Virginia’s literary competition with Lytton—he has always outsold her—is motivating her to get to work on her next major novel. She’s thinking of writing about her childhood, and the summers the family spent on the Cornish coast.

In France…

Ernest Hemingway, 25, is regretting having snapped up the offer from the first publisher he’d heard from, Boni & Liveright. He’d been so thrilled to get their letter when he was skiing in Austria that he’d accepted the next day. His first collection of stories and poems, in our time, had been published last year by Three Mountains Press, a small company operating on Paris’ Left Bank. But Boni & Liveright was a major American publisher who wanted to bring it out as In Our Time and have first shot at his next work.

In_our_time_Paris_edition_1924

When he’d returned with his wife, Hadley, 33, to their Paris apartment there were wonderful letters waiting for him from Maxwell Perkins, 40, senior editor at rival publisher Scribner’s.

In addition, Ernest has just met one of Scribner’s top authors, F. Scott Fitzgerald, 28, who had recommended him to Perkins as long as a year ago. Fitzgerald was happy to share with Hemingway his inside info about the world of New York publishing, telling him that Scribner’s would be a much better choice than Boni & Liveright.

However, that first meeting with Fitzgerald in the Le Dingo bar hadn’t impressed Ernest much. Scott had been wearing Brooks Brothers and drinking champagne, but he kept praising the poems and stories of Hemingway’s that he had read, to the point where it was embarrassing. Then he asked Ernest whether he had slept with Hadley before they got married, turned white, and passed out. Ernest and his friends had rolled Scott into a taxi.

But on their second meeting, at Closerie des Lilas, Fitzgerald was fine. Intelligent. Witty. Interested in the Hemingways’ living conditions—in a rundown apartment without water or electricity above a sawmill on rue Notre-Dame-des-Champs. Ernest decides it might be alright to take his new friend to the salon he frequents at the home of another American writer, Gertrude Stein, 51, and her partner, Alice B. Toklas, 48, on rue de Fleurus, near the Luxembourg Gardens. Gertrude hates drunks.
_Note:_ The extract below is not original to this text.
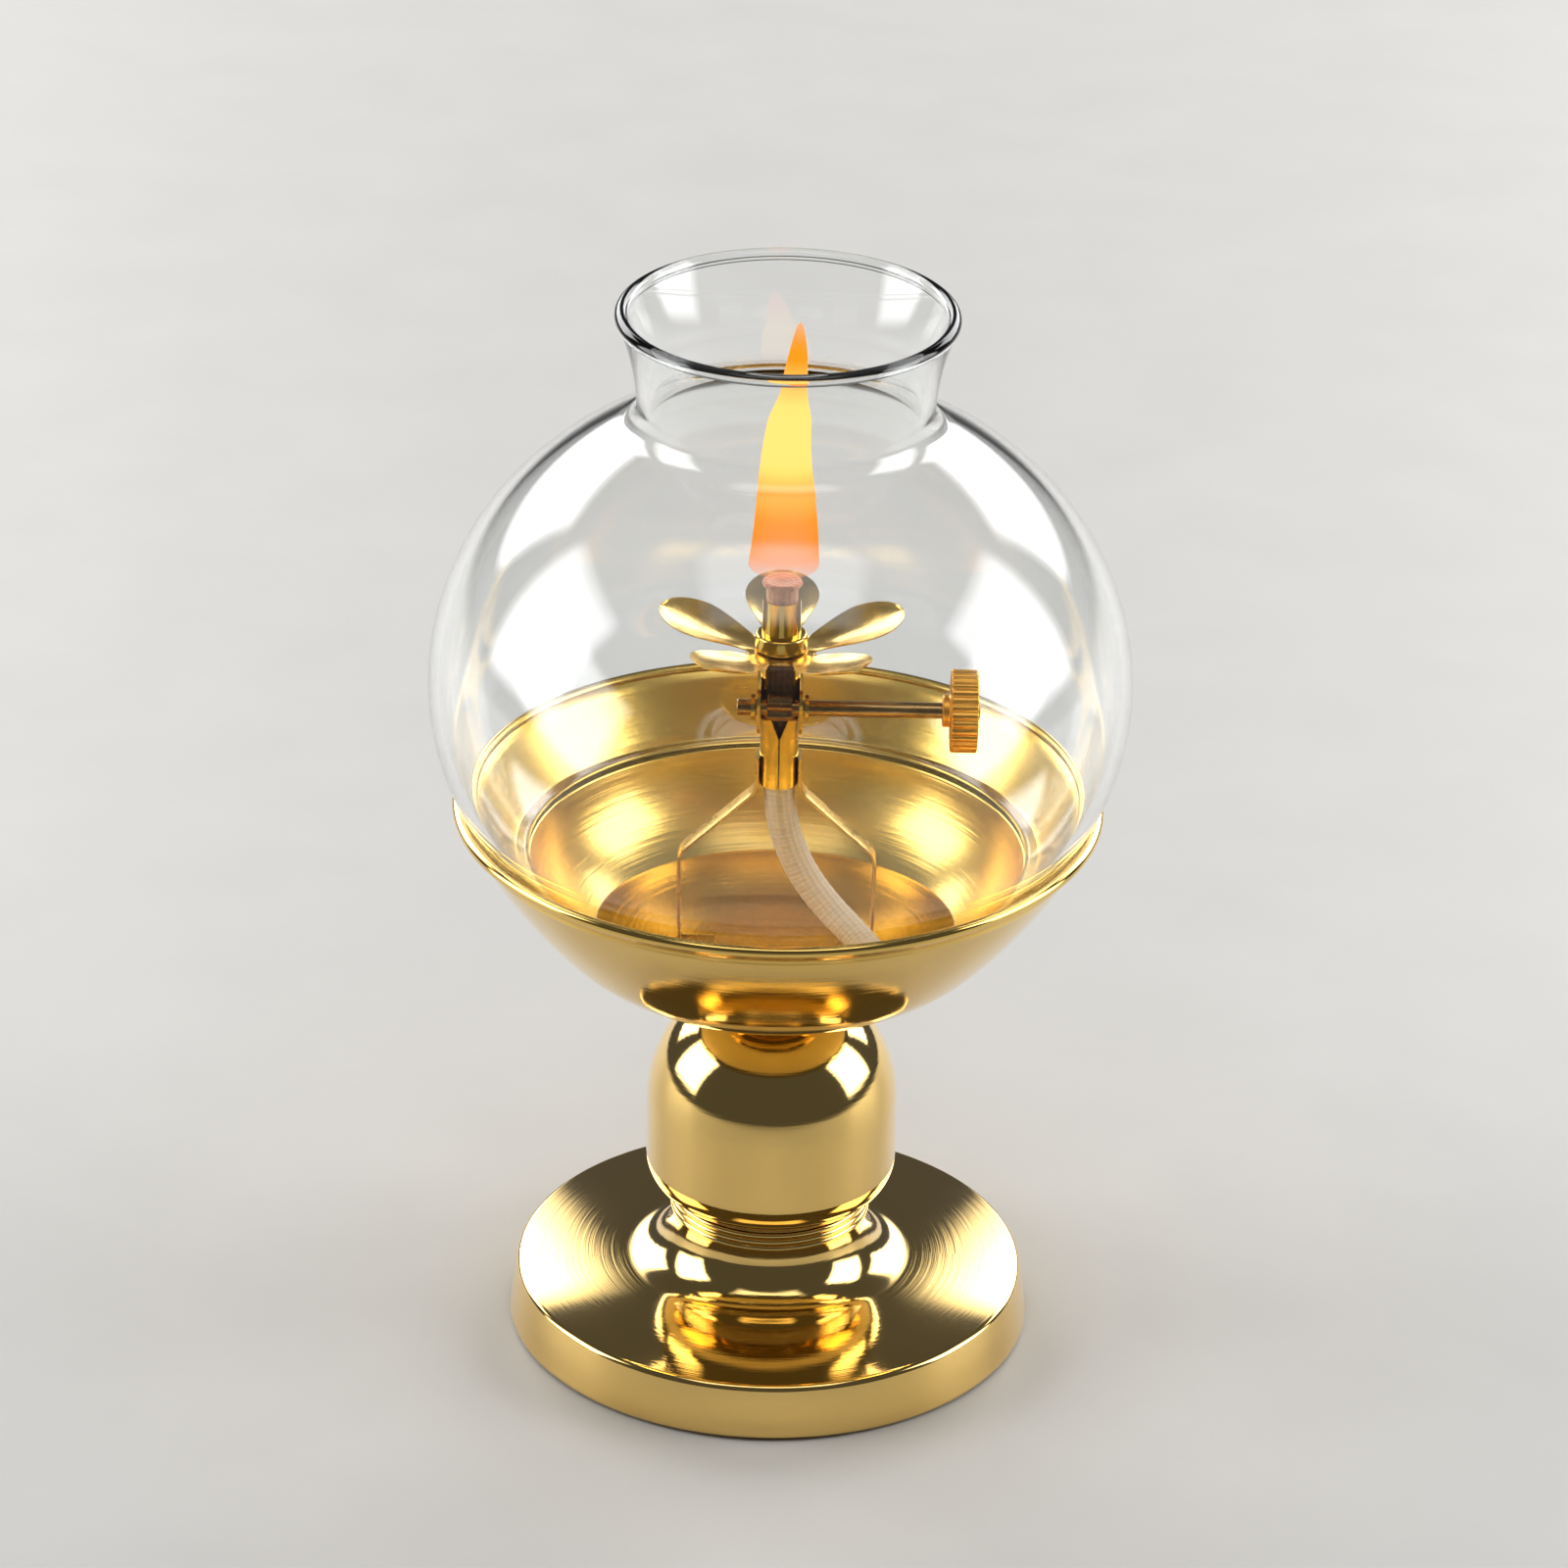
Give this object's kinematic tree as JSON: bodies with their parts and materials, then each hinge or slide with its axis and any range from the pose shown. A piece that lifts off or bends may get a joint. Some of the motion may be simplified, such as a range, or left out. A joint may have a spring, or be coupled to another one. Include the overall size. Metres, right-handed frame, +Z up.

Scott had asked Ernest to come along on a trip to Lyon to recover a Renault he had had to leave at a garage there, and Hemingway is thinking of going. After all, Fitzgerald says he’ll cover all the expenses.

His latest novel, The Great Gatsby, published by Scribner’s just last month, is not doing as well as Scott and his wife Zelda, 24, had hoped. Selling out the first print run of almost 21,000 copies would cancel his debt to his publisher, but they are hoping for four times that.

great gatsby original cover

He has discovered that Perkins’ cable to him claiming that the early reviews are good had been a bit optimistic, and sales aren’t going great.

Scott is worried that he is reaching his peak already.

In America…

Perkins is writing to Fitzgerald,

‘It is too bad about Hemingway,’

regretting losing a promising novelist to a rival.

But he’s even more concerned about the mixed reviews for Fitzgerald’s Gatsby. The New York Times has called it

‘a long short story’;

the Herald Tribune,

‘an uncurbed melodrama’;

and the World,

‘a dud,’

in the headline no less. Even H L Mencken, 44, who can usually be relied on for some insight in the Chicago Tribune, has dismissed it as a

‘glorified anecdote.’

Chicago Tribune May 24 1925

And FPA [Franklin Pierce Adams, 43], the most widely read columnist in Manhattan, says it is just a

‘dull tayle’

about rich and famous drunks.

However, FPA is not known for fulsome praise. Back in February he had prepared the readers of his Conning Tower column for the launch of a new magazine, The New Yorker, by saying that

‘most of it seemed too frothy for my liking.’

He didn’t mention that he had written some of the froth to help out his friends who were starting the publication. For the past couple months he’s been going weekly into the magazine’s shabby office to choose the poetry. There have been some funny pieces by one of his own discoveries, Dorothy Parker, 31, but he doesn’t give it much hope of lasting.

The New Yorker cover may 9 1925

By now, sales of The New Yorker have gone from an initially respectable 15,000 to about half that. And the founder-editor, Harold Ross, 31, has had to cut the size to only 24 pages to save money.

But FPA can’t be bothered worrying about his friends’ losing business ventures. After finishing off a bad marriage earlier this year, he’s getting married!

Parker, Ross and all the others who gather for lunch at the midtown Algonquin Hotel daily, and for poker there weekly, have ventured out to Connecticut for the wedding.

Just yesterday, Ross’s chief investors decided to pull the plug on the magazine. Why throw good money after bad?

But, discussing their decision at the wedding, Ross and his main funder, Raoul Fleischmann, 39, start thinking that it may be too early to give up. Raoul says he’ll cough up enough to keep The New Yorker going through the summer, and then they can decide.

At the end of the day, FPA and his bride head back to the city, and he goes, as usual, to his Saturday night poker game and loses the money saved up for their honeymoon.

Donald Brace, 43, co-founder of Harcourt, Brace & Co., isn’t worried about funding, but he is anticipating reviews of two books he has just published:  Virginia Woolf’s essays, The Common Reader, and novel, Mrs. Dalloway.

Mrs. D Harcourt Brace cover

They have had success with Woolf before, but this is the first time that publication is simultaneous in the US and the UK.

The New York Times has raved about both Mrs. Dalloway and The Common Reader, comparing Woolf’s essay style to that of Lytton’s.

The Saturday Review of Literature calls the novel

‘coherent, lucid, and enthralling’

and wants her to write a piece for them about American fiction.

Virginia and Leonard will be pleased.